Zoophytes are common in medieval and renaissance era herbals, notable examples including the Tartar Lamb, a legendary plant which grew sheep as fruit. Zoophytes appeared in many influential early medical texts, such as Dioscorides's De Materia Medica and subsequent adaptations and commentaries on that work, notably Mattioli's Discorsi. Zoophytes are frequently seen as medieval attempts to explain the origins of exotic, unknown plants with strange properties (such as cotton, in the case of the Tartar Lamb as theorized by Henry Lee, Fellow of the Linnean Society in the book The Vegetable Lamb of Tartary).

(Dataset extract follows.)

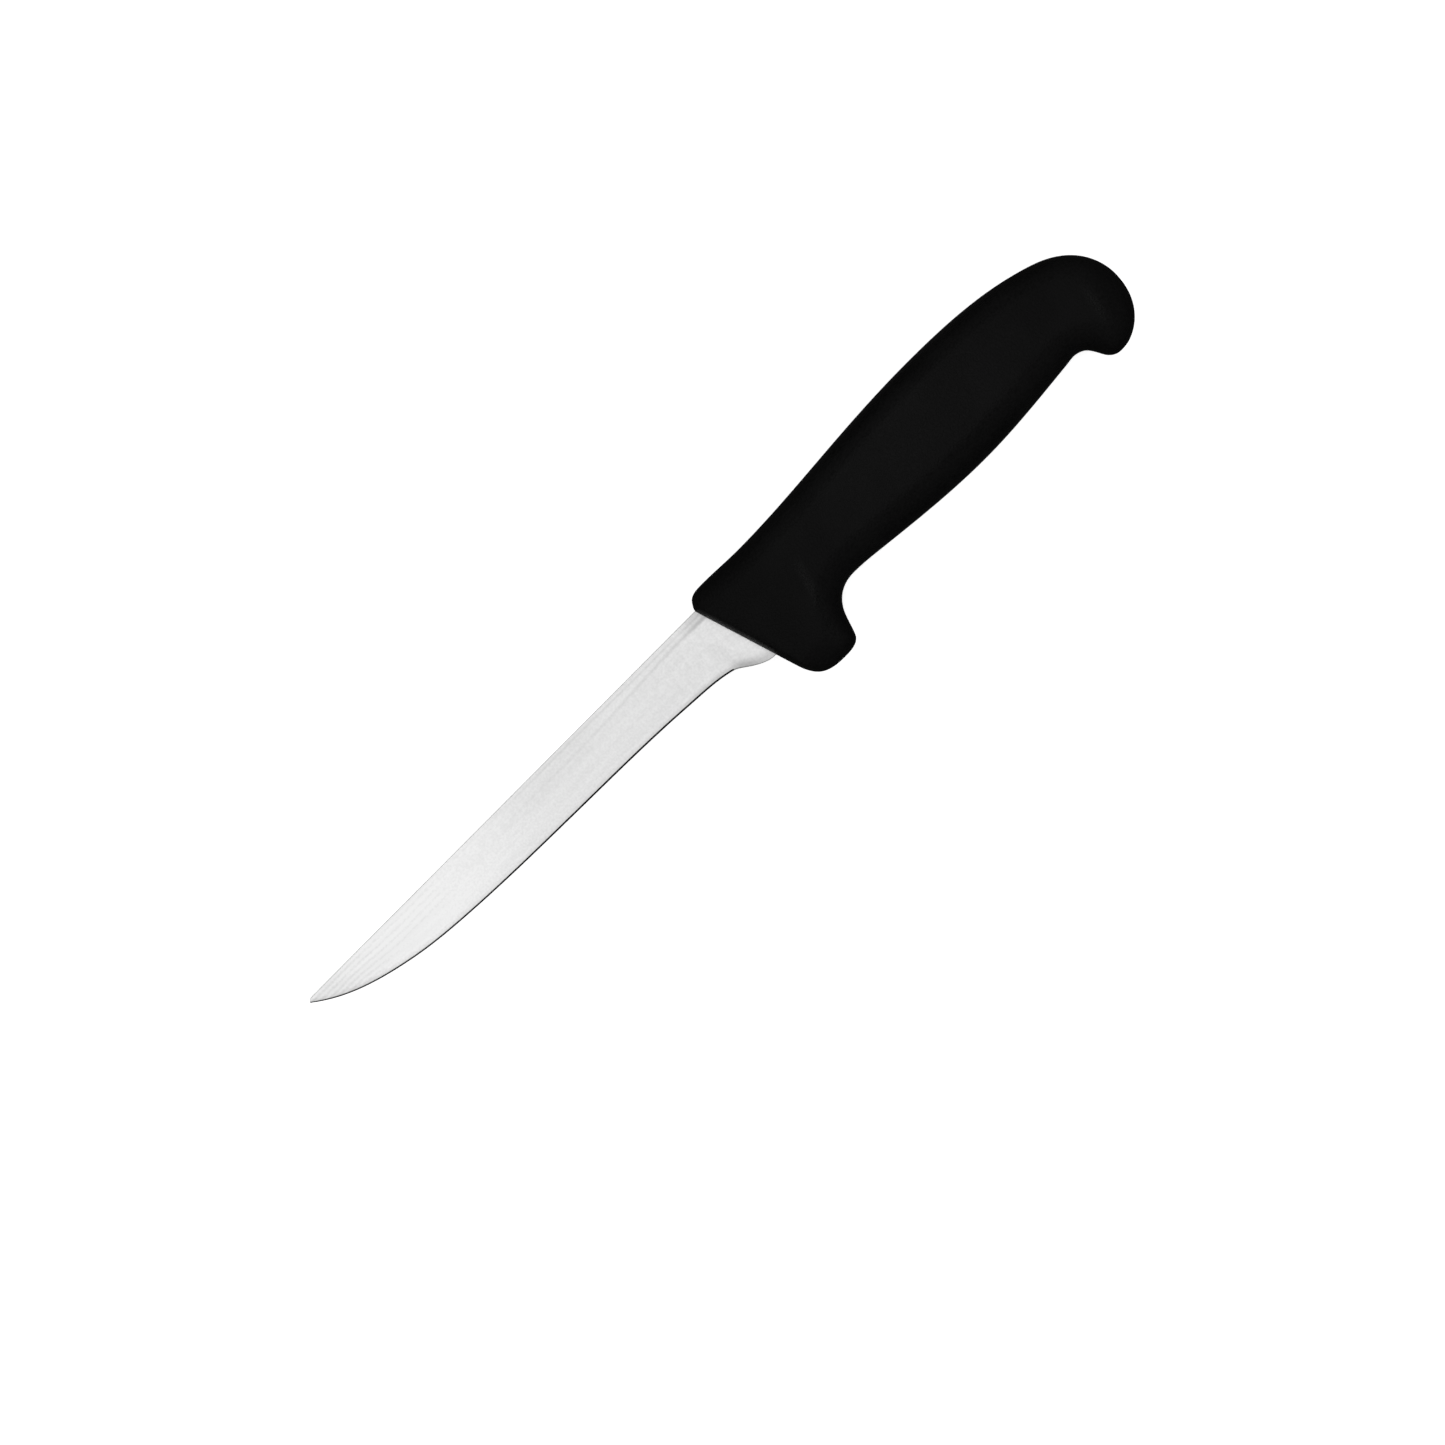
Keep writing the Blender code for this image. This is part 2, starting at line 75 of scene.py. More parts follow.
# Handle, through its thickness
FRONT_THINNING = 7.4 * MM
FRONT_LENGTH = 24.0 * MM
NECK_THINNING = 2.0 * MM
NECK_BACK = 4.0 * MM  # from the waist back to where the neck is thinnest
POMMEL_THINNING = 1.4 * MM
SWELL_LENGTH = 30.0 * MM
FRONT_ROUND = 1.5 * MM
SPINE_ROUND = 7.4 * MM
FINGER_ROUND = 8.6 * MM
SPINE_FULLNESS = 2.0
FINGER_FULLNESS = 1.45

# Room for the core inside the grip
CORE_FRONT = 13.0 * MM
POMMEL_WALL = 18.5 * MM
GRIP_WALL = 5.0 * MM
GRIP_SIDE_WALL = 3.6 * MM
CORE_CORNER = 3.0 * MM
CORE_ROOM = 0.3 * MM  # all round the core
CORE_RINGS = 14
CORE_REACH = 1.5 * MM  # of the outline that a ring of the core's room follows, each way

# Slot for the steel in the grip, as far as the core's room
SLOT_START = -6.0 * MM
SLOT_END = 13.2 * MM
SLOT_ROOM = 0.06 * MM  # between the steel and the plastic moulded round it

# Grip mesh
OUTLINE_STEP = 0.7 * MM
FINE_STEP = 0.1 * MM  # for measuring distances to the outline
ROUND_STEPS = 14
RING_ROOM = 0.97  # of a ring's depth, which its points keep from every side
PANEL_STEP = 1.2 * MM
PANEL_ROOM = 0.4 * PANEL_STEP  # between the rounding and the panel's grid
GRIP_SHARP_ANGLE = 40.0

# Blade and tang
BLADE_LENGTH = 150.0 * MM
BLADE_WIDTH = 16.0 * MM
HEEL_DEPTH = 24.1 * MM
HEEL_LENGTH = 5.5 * MM
HEEL_BLEND = 4.0 * MM
BELLY_LENGTH = 50.0 * MM
TIP_WIDTH = 1.0 * MM
BLADE_THICKNESS = 2.0 * MM
TIP_THICKNESS = 0.9 * MM
POINT_LENGTH = 12.0 * MM
POINT_SHARE = 0.45
PARALLEL_LENGTH = 28.0 * MM
POLISH_END = 3.5 * MM
STOCK_START = 1.0 * MM
STOCK_THICKNESS = 2.1 * MM
TANG_LENGTH = 98.0 * MM
TANG_TOP = 4.0 * MM
TANG_WIDTH = 13.0 * MM
TANG_END_WIDTH = 9.0 * MM
TANG_SHOULDER = 11.0 * MM
SHOULDER_BLEND = 2.0 * MM
TANG_HOLES = (26.0 * MM, 52.0 * MM, 78.0 * MM)
TANG_HOLE_RADIUS = 3.0 * MM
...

Reports of zoophytes continued into the seventeenth century and were commented on by many influential thinkers of the time period, including Francis Bacon. It was not until 1646 that claims of zoophytes began to be concretely refuted, and skepticism towards claims of zoophytes mounted throughout the seventeenth and eighteenth centuries.

==18th to 19th century, natural history==
As natural history and natural philosophy developed in the 18th century, there was considerable debate and disagreements between naturalists about organisms on or near the boundary between the animal and plant kingdoms, and how to relate them in taxonomy. Interest in the topic began in the 1730s with the research by Abraham Trembley into polyps.

When Carl Linnaeus published the 10th edition of Systema Naturae in 1758, marking the start of zoological nomenclature, he set out three divisions of the Kingdom of Nature: rocks, plants and animals, "though all three exist in the lithophytes", the corals. He defined zoophytes as "a composite small organism, with both animal and plant characteristics". He acknowledged contributions from the coralline expert Ellis by describing him as a "lynx-eyed discoverer of zoophytes". In 1761 he wrote to Ellis that "zoophytes have a mere vegetable life, and are increased every year under their bark, like trees" as shown by growth rings on the trunk of Gorgonia, they are "therefore vegetables, with flowers like small animals. As zoophytes are, many of them, covered with a stony coat, the Creator has been pleased that they should receive nourishment by their naked flowers. He has therefore furnished each with a pore, which we call a mouth." After wide research, in 1786 Ellis was still unconvinced "what or where the link is that divides the animal and vegetable kingdoms of Nature", and pressed Linnaeus to classify most as animals. He subsequently proposed that the animals of the corals construct their own structures, in a book completed by Daniel Solander.

Georges Cuvier in his Le Règne Animal of 1817 titled one of his four divisions (Embranchements) of the animal kingdom "Les Zoophytes ou Animaux Rayonnés". An 1834 English translation uses the term Radiata, and titles the division "The Zoophytes, or Animalia Radiata", an expanded 1840 translation notes that "Neither of these names is literally applicable, for all the animals in the division are not radiated; and the very name Zoophyte, 'plant - animal,' is a contradiction. In England, the term Zoophyte is much more restricted than in France, but it is equally inapplicable, excepting, perhaps, to those species, about which there are still disputes as to whether they are animals or vegetables." Despite its scientific obsolescence, Charles Darwin continued to use the term throughout his studies.